What to do:
Locate, in the data below, the line that contains "obj.parent = rigid_bodies[body]" and the line that contains "that a surface's"; reproduce exactly those two lines and every line between them, nothing more.

Data:
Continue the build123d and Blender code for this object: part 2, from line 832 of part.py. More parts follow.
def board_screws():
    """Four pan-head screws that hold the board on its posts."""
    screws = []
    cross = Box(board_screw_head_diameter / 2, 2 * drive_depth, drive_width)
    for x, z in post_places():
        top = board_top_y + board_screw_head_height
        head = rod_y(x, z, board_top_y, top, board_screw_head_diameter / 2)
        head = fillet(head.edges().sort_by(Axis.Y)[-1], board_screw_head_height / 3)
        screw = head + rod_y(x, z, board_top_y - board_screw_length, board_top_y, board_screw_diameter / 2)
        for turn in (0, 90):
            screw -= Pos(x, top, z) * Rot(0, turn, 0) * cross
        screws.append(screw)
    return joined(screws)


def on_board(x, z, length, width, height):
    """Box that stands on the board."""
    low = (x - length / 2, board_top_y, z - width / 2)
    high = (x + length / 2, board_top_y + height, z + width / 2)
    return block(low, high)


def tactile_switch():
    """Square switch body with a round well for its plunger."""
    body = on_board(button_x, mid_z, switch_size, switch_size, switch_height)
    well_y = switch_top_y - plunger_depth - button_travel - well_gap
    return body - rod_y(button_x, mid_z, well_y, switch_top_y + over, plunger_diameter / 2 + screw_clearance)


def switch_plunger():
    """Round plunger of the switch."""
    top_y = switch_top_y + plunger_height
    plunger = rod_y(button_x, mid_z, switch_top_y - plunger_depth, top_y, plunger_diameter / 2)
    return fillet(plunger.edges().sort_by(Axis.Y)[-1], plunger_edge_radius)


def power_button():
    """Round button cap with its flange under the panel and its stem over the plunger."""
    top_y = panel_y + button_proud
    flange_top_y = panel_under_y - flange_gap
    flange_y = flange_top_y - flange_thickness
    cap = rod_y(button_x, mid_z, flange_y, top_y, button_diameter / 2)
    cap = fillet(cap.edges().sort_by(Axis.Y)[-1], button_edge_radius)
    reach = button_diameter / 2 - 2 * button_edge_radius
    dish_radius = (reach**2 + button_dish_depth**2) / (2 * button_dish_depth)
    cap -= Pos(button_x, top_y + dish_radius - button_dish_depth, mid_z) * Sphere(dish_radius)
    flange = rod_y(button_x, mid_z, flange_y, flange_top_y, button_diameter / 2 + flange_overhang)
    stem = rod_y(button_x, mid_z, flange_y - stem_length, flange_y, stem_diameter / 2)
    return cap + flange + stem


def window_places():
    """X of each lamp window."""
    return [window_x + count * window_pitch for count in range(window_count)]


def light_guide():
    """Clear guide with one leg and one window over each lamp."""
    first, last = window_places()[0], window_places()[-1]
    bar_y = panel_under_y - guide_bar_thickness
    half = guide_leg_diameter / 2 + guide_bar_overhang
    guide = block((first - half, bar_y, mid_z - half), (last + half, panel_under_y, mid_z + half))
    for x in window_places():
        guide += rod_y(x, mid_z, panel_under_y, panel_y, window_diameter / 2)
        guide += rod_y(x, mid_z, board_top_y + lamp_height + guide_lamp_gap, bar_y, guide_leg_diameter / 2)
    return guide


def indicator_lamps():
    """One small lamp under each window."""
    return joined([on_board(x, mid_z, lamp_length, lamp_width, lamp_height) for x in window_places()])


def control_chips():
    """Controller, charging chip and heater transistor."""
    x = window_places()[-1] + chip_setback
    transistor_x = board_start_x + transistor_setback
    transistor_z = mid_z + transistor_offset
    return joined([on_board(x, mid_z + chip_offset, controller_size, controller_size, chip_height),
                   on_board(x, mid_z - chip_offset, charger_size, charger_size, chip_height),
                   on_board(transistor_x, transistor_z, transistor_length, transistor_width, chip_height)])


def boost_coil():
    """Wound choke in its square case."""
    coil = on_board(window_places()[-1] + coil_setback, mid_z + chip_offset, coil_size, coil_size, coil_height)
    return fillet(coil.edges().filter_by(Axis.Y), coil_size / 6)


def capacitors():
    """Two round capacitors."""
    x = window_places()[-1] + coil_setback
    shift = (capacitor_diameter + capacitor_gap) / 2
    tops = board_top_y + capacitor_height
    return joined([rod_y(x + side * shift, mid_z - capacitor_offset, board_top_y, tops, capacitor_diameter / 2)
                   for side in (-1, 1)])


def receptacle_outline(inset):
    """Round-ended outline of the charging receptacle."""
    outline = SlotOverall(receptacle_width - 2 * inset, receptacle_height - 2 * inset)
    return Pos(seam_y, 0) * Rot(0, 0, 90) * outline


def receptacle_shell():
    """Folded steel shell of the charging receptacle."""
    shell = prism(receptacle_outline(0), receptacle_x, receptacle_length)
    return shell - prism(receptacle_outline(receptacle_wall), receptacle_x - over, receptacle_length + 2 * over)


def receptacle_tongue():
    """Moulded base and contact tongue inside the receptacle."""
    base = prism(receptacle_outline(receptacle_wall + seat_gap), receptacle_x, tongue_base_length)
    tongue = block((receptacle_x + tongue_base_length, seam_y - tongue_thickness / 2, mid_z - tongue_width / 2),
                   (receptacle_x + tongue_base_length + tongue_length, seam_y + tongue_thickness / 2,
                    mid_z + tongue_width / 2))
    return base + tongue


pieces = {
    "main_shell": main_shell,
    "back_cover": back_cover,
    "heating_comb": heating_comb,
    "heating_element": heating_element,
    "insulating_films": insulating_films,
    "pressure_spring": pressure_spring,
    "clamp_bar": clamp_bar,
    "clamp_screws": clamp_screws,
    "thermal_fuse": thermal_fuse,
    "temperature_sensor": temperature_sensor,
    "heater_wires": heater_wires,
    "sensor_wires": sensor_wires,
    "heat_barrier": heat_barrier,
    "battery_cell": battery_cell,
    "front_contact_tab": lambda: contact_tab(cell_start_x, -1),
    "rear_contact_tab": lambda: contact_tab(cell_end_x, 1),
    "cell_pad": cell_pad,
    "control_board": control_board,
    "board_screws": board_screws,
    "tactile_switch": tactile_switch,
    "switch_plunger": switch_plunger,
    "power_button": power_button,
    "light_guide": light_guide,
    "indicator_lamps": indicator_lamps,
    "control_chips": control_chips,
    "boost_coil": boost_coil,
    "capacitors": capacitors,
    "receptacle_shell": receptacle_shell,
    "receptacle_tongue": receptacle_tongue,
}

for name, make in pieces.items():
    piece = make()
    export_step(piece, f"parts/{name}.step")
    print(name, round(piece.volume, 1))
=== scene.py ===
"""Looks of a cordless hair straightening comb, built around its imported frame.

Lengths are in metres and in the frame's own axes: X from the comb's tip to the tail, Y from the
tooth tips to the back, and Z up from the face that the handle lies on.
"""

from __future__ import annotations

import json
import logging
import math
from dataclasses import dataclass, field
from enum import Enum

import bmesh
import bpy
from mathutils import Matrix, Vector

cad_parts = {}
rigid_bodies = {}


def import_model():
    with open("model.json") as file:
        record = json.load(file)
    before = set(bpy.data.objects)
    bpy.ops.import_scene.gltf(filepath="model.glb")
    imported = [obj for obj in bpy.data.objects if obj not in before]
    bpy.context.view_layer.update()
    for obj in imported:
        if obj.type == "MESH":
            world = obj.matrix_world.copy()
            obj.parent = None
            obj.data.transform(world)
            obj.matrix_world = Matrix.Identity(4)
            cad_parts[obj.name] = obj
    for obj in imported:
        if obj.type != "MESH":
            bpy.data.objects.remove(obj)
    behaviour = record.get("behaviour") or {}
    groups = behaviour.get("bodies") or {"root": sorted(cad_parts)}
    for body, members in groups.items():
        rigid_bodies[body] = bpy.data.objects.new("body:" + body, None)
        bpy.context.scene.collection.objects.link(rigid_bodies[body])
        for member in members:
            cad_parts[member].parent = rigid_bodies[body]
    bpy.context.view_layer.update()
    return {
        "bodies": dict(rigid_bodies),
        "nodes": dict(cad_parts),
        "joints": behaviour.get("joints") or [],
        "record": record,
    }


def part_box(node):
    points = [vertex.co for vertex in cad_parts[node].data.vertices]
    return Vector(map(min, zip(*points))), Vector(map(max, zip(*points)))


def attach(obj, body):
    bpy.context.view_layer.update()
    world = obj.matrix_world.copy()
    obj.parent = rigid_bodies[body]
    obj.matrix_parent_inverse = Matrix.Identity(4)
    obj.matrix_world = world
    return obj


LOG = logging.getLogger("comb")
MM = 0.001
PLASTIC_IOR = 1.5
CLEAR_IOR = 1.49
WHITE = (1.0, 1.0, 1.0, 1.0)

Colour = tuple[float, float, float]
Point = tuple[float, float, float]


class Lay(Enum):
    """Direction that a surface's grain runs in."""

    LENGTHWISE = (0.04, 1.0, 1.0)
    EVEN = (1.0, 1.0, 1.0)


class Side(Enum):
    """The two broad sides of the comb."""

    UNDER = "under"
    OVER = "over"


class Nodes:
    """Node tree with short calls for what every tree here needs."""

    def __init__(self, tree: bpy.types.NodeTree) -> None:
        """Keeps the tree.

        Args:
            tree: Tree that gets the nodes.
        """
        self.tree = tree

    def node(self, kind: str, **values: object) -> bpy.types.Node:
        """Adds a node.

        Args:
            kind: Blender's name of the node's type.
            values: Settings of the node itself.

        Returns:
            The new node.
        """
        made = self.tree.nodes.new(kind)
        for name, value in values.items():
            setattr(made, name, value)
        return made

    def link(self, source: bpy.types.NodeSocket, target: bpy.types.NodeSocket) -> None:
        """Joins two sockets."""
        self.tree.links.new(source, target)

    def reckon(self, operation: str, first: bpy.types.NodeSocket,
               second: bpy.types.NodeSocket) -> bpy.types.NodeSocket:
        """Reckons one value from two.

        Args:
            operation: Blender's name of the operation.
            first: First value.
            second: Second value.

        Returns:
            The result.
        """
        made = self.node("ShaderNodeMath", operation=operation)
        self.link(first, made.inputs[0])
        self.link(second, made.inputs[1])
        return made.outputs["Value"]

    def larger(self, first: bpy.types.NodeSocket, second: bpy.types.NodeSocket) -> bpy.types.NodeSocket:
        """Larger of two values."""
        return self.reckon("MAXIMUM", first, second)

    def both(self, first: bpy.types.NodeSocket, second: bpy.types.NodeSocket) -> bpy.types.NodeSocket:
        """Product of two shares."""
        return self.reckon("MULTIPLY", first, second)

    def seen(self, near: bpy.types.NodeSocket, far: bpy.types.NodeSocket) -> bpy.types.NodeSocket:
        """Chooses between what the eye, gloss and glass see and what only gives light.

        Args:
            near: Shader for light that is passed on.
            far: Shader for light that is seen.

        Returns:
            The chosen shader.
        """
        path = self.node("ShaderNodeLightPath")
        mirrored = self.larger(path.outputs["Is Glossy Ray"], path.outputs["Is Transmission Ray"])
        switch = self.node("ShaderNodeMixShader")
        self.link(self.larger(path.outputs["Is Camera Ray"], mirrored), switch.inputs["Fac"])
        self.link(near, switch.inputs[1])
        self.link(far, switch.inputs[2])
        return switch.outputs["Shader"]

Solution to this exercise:
    obj.parent = rigid_bodies[body]
    obj.matrix_parent_inverse = Matrix.Identity(4)
    obj.matrix_world = world
    return obj


LOG = logging.getLogger("comb")
MM = 0.001
PLASTIC_IOR = 1.5
CLEAR_IOR = 1.49
WHITE = (1.0, 1.0, 1.0, 1.0)

Colour = tuple[float, float, float]
Point = tuple[float, float, float]


class Lay(Enum):
    """Direction that a surface's grain runs in."""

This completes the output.